小姐讀女子中學和讀醫學院時, 在校內寄宿. 同學們大多數都有兄弟姐妹, 她是獨女, 故大家給她起了個外號叫 “阿獨”. 逢周末, 小姐的母親煲了靚湯送去學校, 總有調皮搗蛋的同學在宿舍的走廊接力賽一般, 此起彼伏地喊: 阿獨, 阿獨, 你媽媽來了!
阿獨的容顏長得清清爽爽, 楚楚動人, 待人接物講究禮貌, 不亢不卑. 甫一畢業即被分配在嶺南一間著名大醫院的高幹病房裏工作. 高幹病房住著一些省市的領導幹部. 省委書記的秘書去探病時, 一眼相中阿獨, 約她去看電影, 去了 2 次, 阿獨的內心不置可否. 幾乎是同時, 醫院裏一位兒科醫生 (丈夫是骨科醫生) 要把自己的小叔子介紹給阿獨, 阿獨一見之下, 心呯呯跳, 芳心萌動, “高高大大的好靚仔”, 而且 “政治上可靠”. 我追問為何覺得他靠譜? “因為他是海軍”. 又補充一句: 現在網上認識的都不怎麽靠譜. 逗樂 S 了! 同有代溝的人兒交流, 雖然雞同鴨講, 但比起同 AI 對話, 常常出人意表的燃. 當她和我像孩子一樣瞎聊, 心願許得無限大, 其時, 時間煮雨, 雨打芭蕉, 已分不清誰是母親, 誰是女兒.
阿獨自豪地宣稱自己拍拖一次就覓得心中的寶馬. 我問: 那個省委書記的秘書不算嗎? 阿獨回答: 手都沒牽過, 當然不算. 接著, 嘀嘀咕咕: 不想嫁個北方人. 我好奇地問: 當時你是怎樣拒絕他的? 原來, 有一天黃昏, 坐在小汽車裏的小秘書, 看見阿獨和海軍叔叔在東山新河浦一帶散步, 就沒有再約她了.

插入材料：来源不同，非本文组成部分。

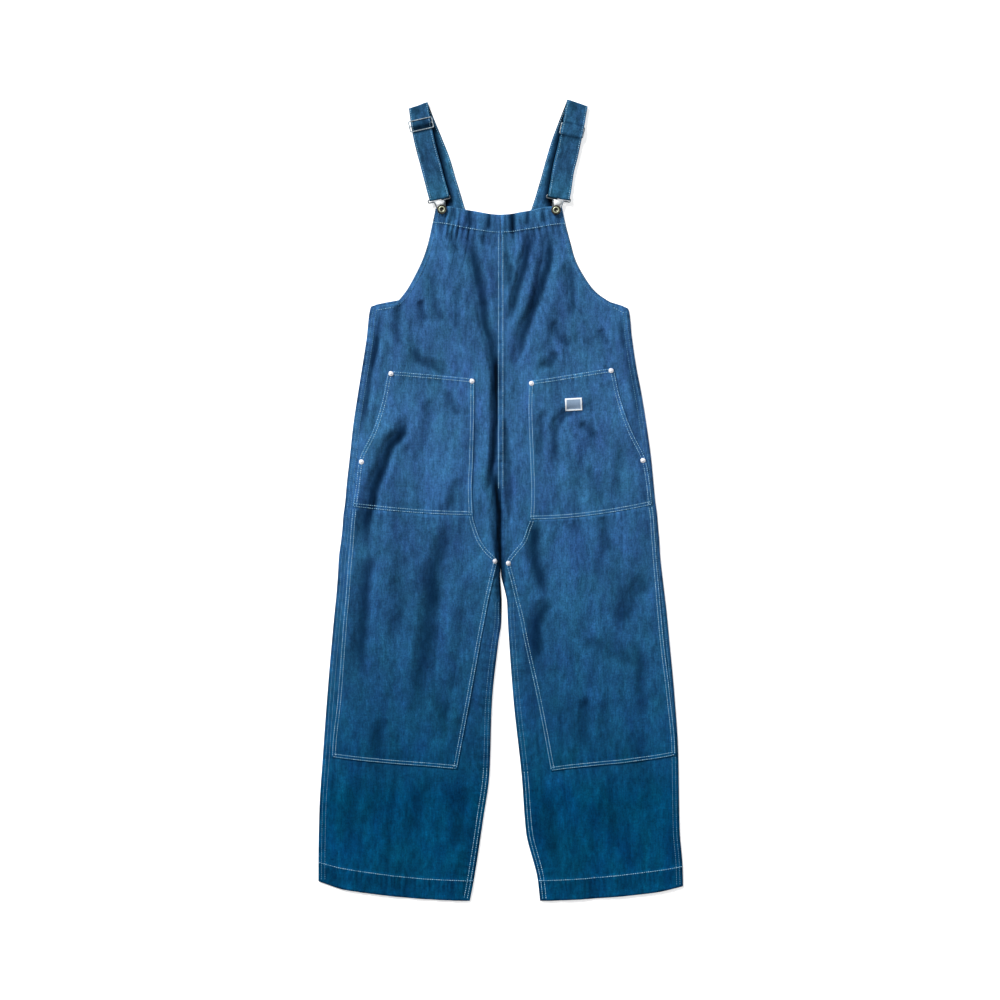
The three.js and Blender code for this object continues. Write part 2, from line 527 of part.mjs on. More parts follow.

阿獨是我的母親, 她正式的大名好看又好聽, 一個字是三點水旁, 另一個字是女字旁. 十一月的一天, 我們在白天鵝酒店內的中餐館飲茶, 小風嗖嗖, 誰的衣袂飄飄泛漣漪? 一陣雜陳的情緒竄走血脈, 眺望窗外的白鵝潭有些出神, 天地間似乎隻有倆個人. 她幽幽說: 你爸爸一生豪氣慷慨, 豬朋狗友遍天下, 我呢, 沒有知心朋友. 聞言, 不由一笑, 阿獨真乃阿獨也, 如假包換!
其實, 阿獨有一位知心朋友, 唯一的, 那就是無限寵她愛她的 ---- 她的母親, 我的外婆. 在阿獨的身上, 我切切體悟到, 有母親的疼愛植入骨髓的女人, 不管多大, 少女感都一息尚存. 世間始終媽媽好 ---- 珍珠都無咁真. 有時, 阿獨說著說著, 瞥見我在電腦上敲鍵盤, 她就滿臉警覺, 一再叮嚀: 你不能寫我的不好. 我說: 你是世上最好的媽媽, 想往壞裏寫也沒有素材; 如果我筆下的母親不好, 那她鐵定不是我的親娘. 叫阿獨坐在僑美食家一張天鵝絨的大沙發上拍照, 發給在曼哈頓的寶哥, 他說: Wow royalty!
南派三叔說, 如果不想老是想起, 那就寫下來. 說的極是! 可是, 有些東西, 我愣是寫不出來, 拚了命使勁, 不行; 放鬆 relax, 也不行. 那寫不出來的, 是暈在裏頭出不來的最纖細的情, 最悲的慟.